There was one standout: Siobhan Magnus milked the drama from the old folk song "House of the Rising Sun" while her dad, who bears an undeniable resemblance to the Animals' Eric Burdon, the barrel-voiced lad who made the song famous, sat in the crowd and basked in her Grace Slick-meets-Linda Thompson tone.

 She's the dark horse, fast ascending, and was the recipient of a rare serious misread from Simon, who seems flummoxed by her blithe and understated aura of entitlement. Learning that her father is a singer (the best she knows, the dutiful daughter told host Ryan Seacrest) explains a lot: Siobhan's swagger is the sort displayed by kids whose parents fed them the rock canon before they could chew solids.

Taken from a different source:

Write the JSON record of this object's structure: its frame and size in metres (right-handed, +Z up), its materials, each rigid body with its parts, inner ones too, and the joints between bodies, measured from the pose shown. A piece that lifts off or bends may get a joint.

Her possible victory (possible, not probable: Simon's surely not alone in thinking the formerly mohawked glassblower "strange") would be a nice first for "Idol," the endorsement of a female star standing for a new chapter in the rock and roll continuum.

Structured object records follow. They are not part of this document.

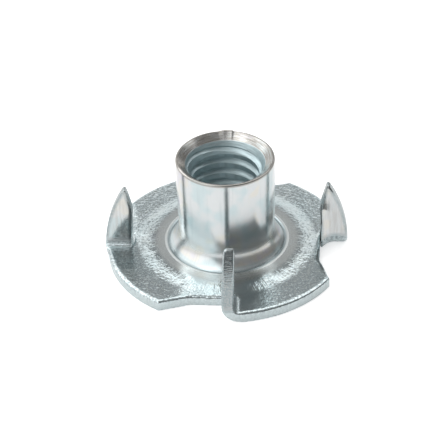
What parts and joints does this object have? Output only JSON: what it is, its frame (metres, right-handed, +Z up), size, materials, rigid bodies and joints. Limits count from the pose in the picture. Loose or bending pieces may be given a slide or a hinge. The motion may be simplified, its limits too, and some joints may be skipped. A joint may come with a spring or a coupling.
{
  "type": "tee nut",
  "caption": "Pronged tee nut for wood: round flange, prongs folded up beside notches in its rim, and a drawn, threaded barrel.",
  "frame": {"origin": "centre of the flange's underside, which is the face that the nut rests on", "axes": "+Z up along the barrel, towards its mouth; +X through the outer face of the first prong"},
  "size_m": [0.019, 0.019, 0.0087],
  "materials": {
    "zinc_plated_steel": "bright zinc plating with a faint blue and yellow cast, fine drawing wrinkles round the barrel"
  },
  "bodies": {
    "root": {"tee_nut": "zinc_plated_steel"}
  },
  "joints": []
}
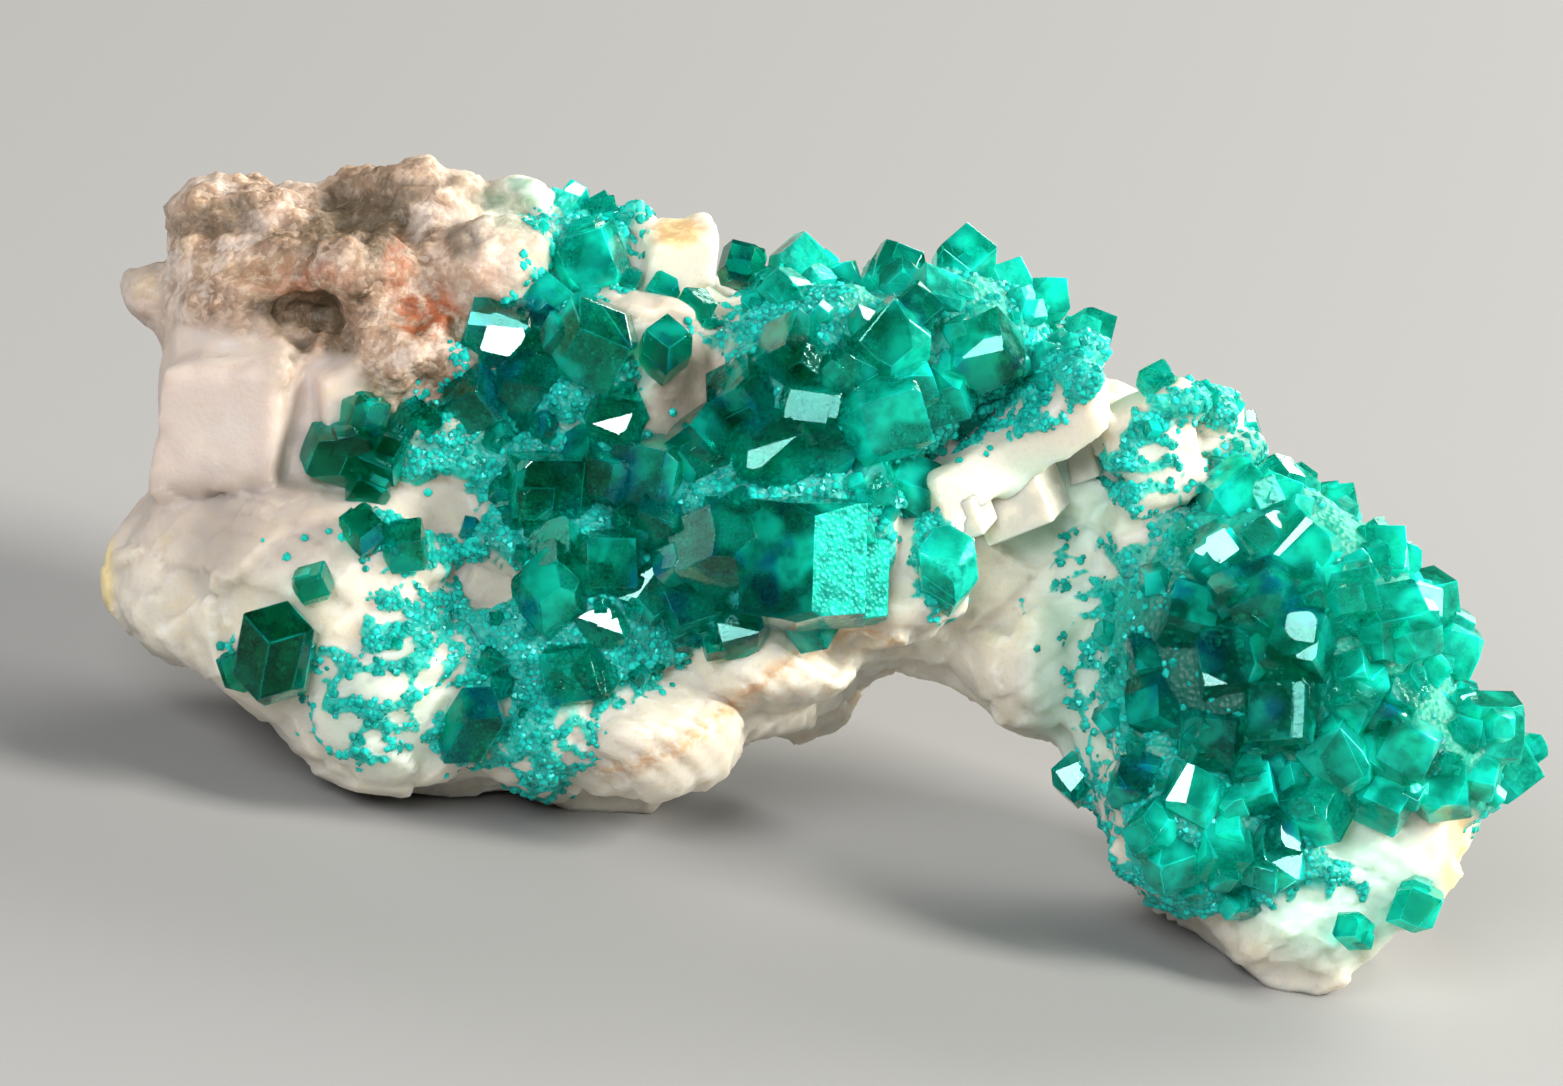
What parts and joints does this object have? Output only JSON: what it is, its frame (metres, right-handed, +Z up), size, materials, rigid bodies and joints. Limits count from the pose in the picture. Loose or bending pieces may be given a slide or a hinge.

You might say the same thing about Crystal Bowersox, who gave another powerful performance on a safe choice — Tracy Chapman's easy-to-love blues, "Give Me One Reason." Unleashing her lustrous alto with abandon, playing electric guitar (she sat on her amp afterward to get her critique from the judges), Mama Sox was the faithful rocker personified, doing it for love, not for a prize, which she might win anyway.

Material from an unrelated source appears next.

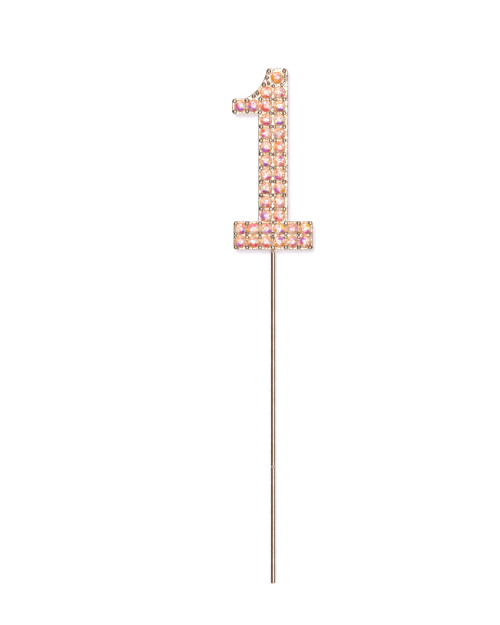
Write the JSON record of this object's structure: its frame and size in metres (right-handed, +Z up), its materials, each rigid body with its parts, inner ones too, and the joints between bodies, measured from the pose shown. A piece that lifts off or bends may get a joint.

Yet we've already come to expect this from Bowersox, and though her talent is considerable, she hasn't really dared to test it yet. She stayed within her comfort zone; that's the strategy so far for this bunch of strangely inert performers, who are at once more quirky than the average Idol bunch, and less…something. Less comfortable with risk; less prone to dramatic gestures; less, to use one of Simon's words, BIG.

The most ear-pleasing turns tonight gained charm from staying small. Didi Benami's plain reading of Stevie Nicks' "Rhiannon" and Lilly Scott's careful tweaking of Patsy Cline's signature "I Fall to Pieces" beguiled without pulling any new revelations from those familiar tunes. Lacey Brown similarly imparted minor pleasures with a nice song choice, Brandi Carlile's "The Story"; compared to the intense original, however, her version was nothing more than a sweet aperitif.

As for the teens Katelynn Epperley and Katie Stevens, both showed their nerves tonight, and not much else, though Epperley's pure instrument continues to impress, despite her seeming confusion about what to do with it.

Perhaps the at-sea feeling that descends on this bunch, week after week, reflects a shift in what young people see as the purpose of pop. These women mostly project the realistic ambitions of the niche artist, whose style might seem "strange" to the great mainstream but who can find that loyal audience addicted to the tickle in her voice or her way with a cute turn of phrase and a Wurlitzer riff. Think Sara Bareilles or Kate Nash, not Leona Lewis or Mariah Carey. No sweeping statements here, nothing to make you weep. No wonder Simon — the kind of pop P.T. Barnum who needs his diva — is disconnected.

No wonder many viewers are. This season's lack of big moments reminds us that prime-time television is still not best experienced as a niche phenomenon. We want to be united by these voices. Will any really make us feel this way, this season?